The company's best interests outweigh their own. They need to be authentic in their belief and should utilise their knowledge, experience, and understanding to make informed decisions based on the best available evidence at the time, thereby moving the company closer to its vision. This "right at the time, for the right reasons” attitude is the best way a leader can make the important calls. It's an attitude which allows for leeway and mistakes but which is still incredibly authentic.


In Poker, correct play is everything. Poker, like leadership, is a high-variance game. Part of its appeal is that element of luck, which means an amateur can beat a pro. Good players win more than they lose despite this variance. They do so because a key rule in playing good Poker is to get one's money in to the pot whilst you are ahead and have odds in your favour. The turn of the cards after that matters little. Play the hand correctly according to the situation, and you will end up (over time) a winning player. It is much the same in leadership.


Leaders are there to make clear decisions

They are trusted to be the best person within the business to make those decisions, with a high probability of getting them correct most of the time.
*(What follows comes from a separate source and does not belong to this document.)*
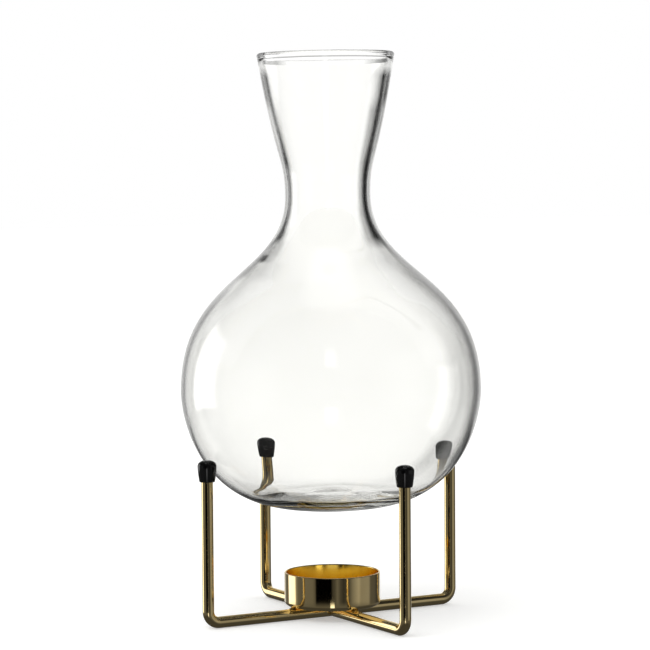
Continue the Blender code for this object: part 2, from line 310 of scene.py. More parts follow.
@dataclass(frozen=True)
class PolishedBrass:
    """Steel wire or sheet with a polished brass plate and clear lacquer.

    It mirrors the studio in pale gold. The plate shows drawing lines, small pits and slow changes of
    gloss, and turns amber where it mirrors itself.
    """

    name: str
    colour: str = "#EFDBA6"
    worn: str = "#E6CC92"
    roughness: float = 0.07
    line_mm: float = 0.25
    line_stretch: float = 0.04
    line_weight: float = 0.25
    pit_mm: float = 1.6
    pit_share: float = 0.16
    patch_mm: float = 9.0
    patch_range: Point = (0.3, 0.7)
    gloss_range: Point = (0.6, 1.5)
    relief_mm: float = 0.010

    def make(self) -> Material:
        """Build the node material, whose lines run along the piece's own "run" coordinate."""
        made, add, shader, _ = new_material(self.name)
        place = add("TexCoord", output="Object")
        run = add("Attribute", output="Vector", attribute_name="run")
        stretched = add("VectorMath", {0: run, 1: (self.line_stretch, 1.0, 1.0)}, operation="MULTIPLY")
        lines = add("TexNoise", {"Vector": stretched, "Scale": 1 / (self.line_mm * MM), "Detail": 2.0}, "Fac")
        pits = add("TexVoronoi", {"Vector": place, "Scale": 1 / (self.pit_mm * MM)}, "Distance")
        pit = set_stops(add("ValToRGB", {"Fac": pits}), [(0.0, 0.0), (self.pit_share, 1.0)])
        patch = add("TexNoise", {"Vector": place, "Scale": 1 / (self.patch_mm * MM), "Detail": 3.0}, "Fac")
        colour = add("MixRGB", {"Fac": patch, "Color1": linear(self.colour), "Color2": linear(self.worn)})
        start, end = self.patch_range
        low, high = [self.roughness * gloss for gloss in self.gloss_range]
        spread = add("MapRange", {"Value": patch, "From Min": start, "From Max": end, "To Min": low, "To Max": high})
        height = add("Math", {0: lines, 1: self.line_weight, 2: pit}, operation="MULTIPLY_ADD")
        bump = add("Bump", {"Distance": self.relief_mm * MM, "Height": height})
        feed(shader, {"Base Color": colour, "Roughness": spread, "Normal": bump, "Metallic": 1.0})
        return made


@dataclass(frozen=True)
class Brazing:
    """Brass filler that flowed and set, under the same plate.

    It is lumpy and less bright than the wire, from gold to a heat-tinted brown.
    """

    heat: str = "#6B3F1E"
    colour: str = "#D9AE55"
    bright: str = "#EAD093"
    places: Triple = (0.35, 0.55, 0.75)
    roughness: Point = (0.4, 0.16)
    lump_mm: float = 1.1
    relief_mm: float = 0.06

    def make(self) -> Material:
        """Build the node material."""
        made, add, shader, _ = new_material("brazed_joint_metal")
        place = add("TexCoord", output="Object")
        lumps = add("TexNoise", {"Vector": place, "Scale": 1 / (self.lump_mm * MM), "Detail": 4.0}, "Fac")
        colours = [linear(colour) for colour in (self.heat, self.colour, self.bright)]
        tone = set_stops(add("ValToRGB", {"Fac": lumps}), list(zip(self.places, colours)))
        low, high = self.roughness
        spread = add("MapRange", {"Value": lumps, "To Min": low, "To Max": high})
        bump = add("Bump", {"Distance": self.relief_mm * MM, "Height": lumps})
        feed(shader, {"Base Color": tone, "Roughness": spread, "Normal": bump, "Metallic": 1.0})
        return made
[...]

Leaders sometimes fail by making the wrong decision, but because the wrong decision is very hard actually to quantify (there are no crystal balls), leaders are far more likely to fail through not making clear decisions and, therefore, losing the support of the team.


Failing to make decisions is a significant weakness in a leader. Much more so than the wrong decisions, so why do so many leaders fear apologising when a big call that they made plays out badly?


Leaders feel their careers are made or broken on the key decisions they make, but in reality, leaders are judged by the overall performance of their team, group, company or squad. Having the team's approval and loyalty is far more important than any individual decision, good or bad. After all, it is possible to make a bad call and have the skill of your team pull you out of trouble. With a weak team, even the right call might not work out.


Authenticity is powerful. So is compassion.

Having a team with a high value-set and strong intrinsic motivations (a shared mental model around delivering on the company's mission, for example) makes the leader's job easier. Teams are more inspired by your authenticity as a leader when you admit you got a call wrong. If you as a leader encourage your expert team to bring their whole selves to work and facilitate their psychological safety by creating an environment where creativity is not restricted by fear of failure, then the team will extend that same compassion to your mistakes.


The value of mistakes

Not only are mistakes vital to the creative and innovative processes, but they can also reveal important areas for process improvement. Mistakes are often indicators of missing insight, poorly designed processes, or a lack of connection between theory and practice. Mistakes can even be vital indicators that a project is important or meaningful, meaning that this work is far from routine.


In other words, mistakes can bring insight, ignite creativity, and help drive progress. As engines for innovation, they should be celebrated. Of course, mistakes should also be minimised in their scale, and each mistake should not be repeated; however, new mistakes, well-controlled and contained, are part of a leader's journey towards improvement.


Leaders don't need to be right all the time. They need to be authentic, clear-sighted, and to make decisions in the interests of the business.